Impairment Review for Goodwill
Goodwill is tested annually for impairment at the reporting unit level during the fourth quarter or sooner when circumstances indicate
an impairment may exist. A reporting unit is the operating segment, or a business that is one level below that operating segment. Reporting
units are aggregated as a single reporting unit if they have similar economic characteristics. Goodwill is tested for impairment using a
two-step approach. In the first step, the fair value of each reporting unit is determined and compared to the reporting unit's carrying value,
including goodwill. If the fair value of a reporting unit is less than its carrying value, the second step of the goodwill impairment test is
performed to measure the amount of impairment, if any. In the second step, the fair value of the reporting unit is allocated to the assets
and liabilities of the reporting unit as if it had been acquired in a business combination and the purchase price was equivalent to the fair
value of the reporting unit. The excess of the fair value of the reporting unit over the amounts assigned to its assets and liabilities is
referred to as the implied fair value of goodwill. The implied fair value of the reporting unit's goodwill is then compared to the actual
carrying value of goodwill. If the implied fair value of goodwill is less than the carrying value of goodwill, an impairment loss is recognized
for the difference. The fair value of a reporting unit is determined based on a combination of various techniques, including the present
value of future cash flows, multiples of competitors and multiples from sales of like businesses.
Retirement Plans
Net periodic benefit cost includes current service cost, interest cost, expected return on plan assets and the amortization of actuarial gains
and losses. Actuarial gains and losses arise from actual experiences that differ from previous assumptions as well as changes in assumptions
including expected return on plan assets, discount rates used to measure pension and other postretirement obligations and life expectancy.
The expected return on assets is measured using the market-related value of assets, which is a calculated value that recognizes changes
in the fair value of plan assets over 5 years. Actuarial gains and losses are recognized in accumulated other comprehensive loss, net of
tax and amortized to benefit cost over the life expectancy of inactive plan participants. We recognize the funded status of pension and
other postretirement benefit plans in the Consolidated Balance Sheets.
Stock-based Compensation
We measure compensation expense for stock-based awards based on the estimated fair value of the awards expected to vest (net of
estimated forfeitures) and recognize the expense on a straight-line basis over the employee requisite service period. We estimate the fair
value of stock awards using a Black-Scholes valuation model or a Monte Carlo simulation model for those awards that contain a market
condition. We believe that the valuation techniques and the approach utilized to develop the underlying assumptions are appropriate in
estimating the fair value of our stock awards.
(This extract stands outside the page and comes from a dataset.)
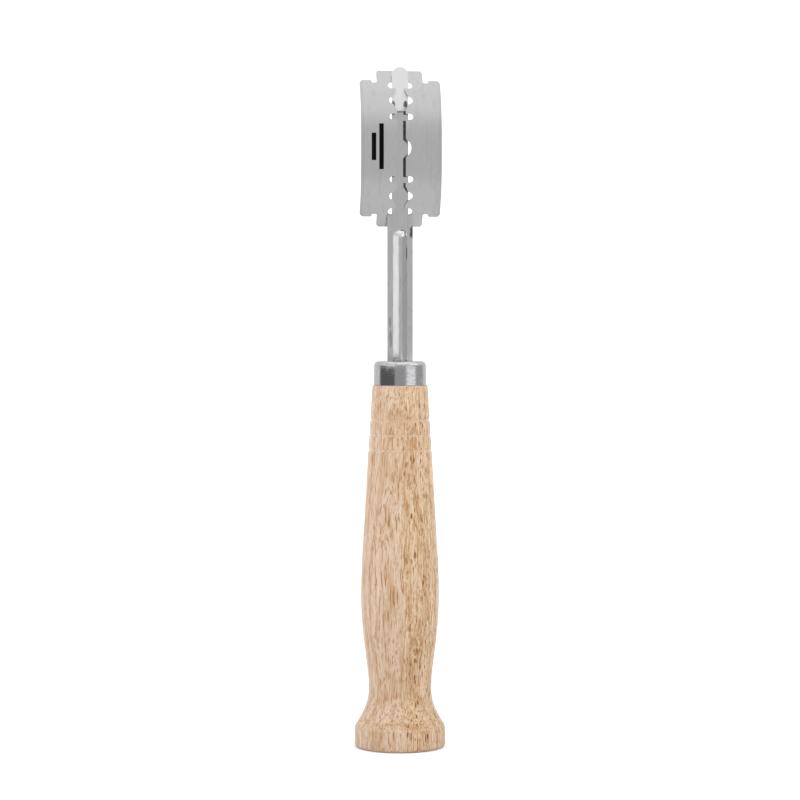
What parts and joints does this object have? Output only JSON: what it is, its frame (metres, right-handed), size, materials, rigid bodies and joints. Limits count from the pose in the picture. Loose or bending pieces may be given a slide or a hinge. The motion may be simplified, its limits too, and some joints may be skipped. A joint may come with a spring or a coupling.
{
  "type": "bread lame",
  "caption": "Upright bread lame: turned wooden handle with ringed neck and flared butt, steel ferrule, ribbed steel shank and a bowed, removable double-edged razor blade.",
  "frame": {"origin": "centre of the handle's flat butt face, on the handle's axis", "axes": "+Z along the handle's axis towards the blade, -Y out of the blade's bowed front face, +X to the right when looking at that face; the tool stands upright on its butt"},
  "size_m": [0.0244, 0.0244, 0.1829],
  "materials": {
    "wood": "sanded, unvarnished, pale open-pored hardwood",
    "ferrule_steel": "polished, bright",
    "brad_steel": "filed flush",
    "adhesive": "set epoxy",
    "strip_steel": "stamped stainless strip, satin polish",
    "blade_steel": "fine satin stainless with ground cutting edges"
  },
  "bodies": {
    "holder": {"handle": "wood", "ferrule": "ferrule_steel", "ferrule_brad": "brad_steel", "tang_adhesive": "adhesive", "blade_holder": "strip_steel"},
    "blade": {"razor_blade": "blade_steel"}
  },
  "joints": [
    {"name": "blade_slide", "type": "slide", "parent": "holder", "child": "blade", "axis": [0, 0, 1], "range_m": [0, 0.043]}
  ]
}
Estimates of fair value are not intended to predict actual future events or the value ultimately
realized by employees and subsequent events are not indicative of the reasonableness of the original estimates of fair value.
Revenue Recognition
We derive revenue from multiple sources including sales, rentals, financing and services. Certain transactions are consummated at the
same time and can therefore generate revenue from multiple sources. The most common form of these transactions involves a sale or
non-cancelable lease of equipment, a meter rental and an equipment maintenance agreement. In these multiple element arrangements,
revenue is allocated to each of the elements based on relative "selling prices" and the selling price for each of the elements is determined
based on vendor specific objective evidence (VSOE). We establish VSOE of selling prices for our products and services based on the
prices charged for each element when sold separately in standalone transactions. The allocation of relative selling price to the various
elements impacts the timing of revenue recognition, but does not change the total revenue recognized. Revenue is allocated to the meter
rental and equipment maintenance agreement elements using their respective selling prices charged in standalone and renewal transactions.
For a sale transaction, revenue is allocated to the equipment based on a range of selling prices in standalone transactions. For a lease
transaction, revenue is allocated to the equipment based on the present value of the remaining minimum lease payments. The amount
allocated to equipment is compared to the range of selling prices in standalone transactions during the period to ensure the allocated
equipment amount approximates average selling prices. More specifically, revenue related to our offerings is recognized as follows:
Sales Revenue
Sales of Equipment
We sell equipment directly to our customers and to distributors (re-sellers) throughout the world. We recognize revenue from these sales
when the risks and rewards of ownership transfer to the customer, which is generally upon shipment or acceptance by the customer. We
recognize revenue from the sale of equipment under sales-type leases as equipment sales revenue at the inception of the lease. We do not
typically offer any rights of return or stock balancing rights. Sales revenue from customized equipment, mail creation equipment and
shipping products is generally recognized when installed.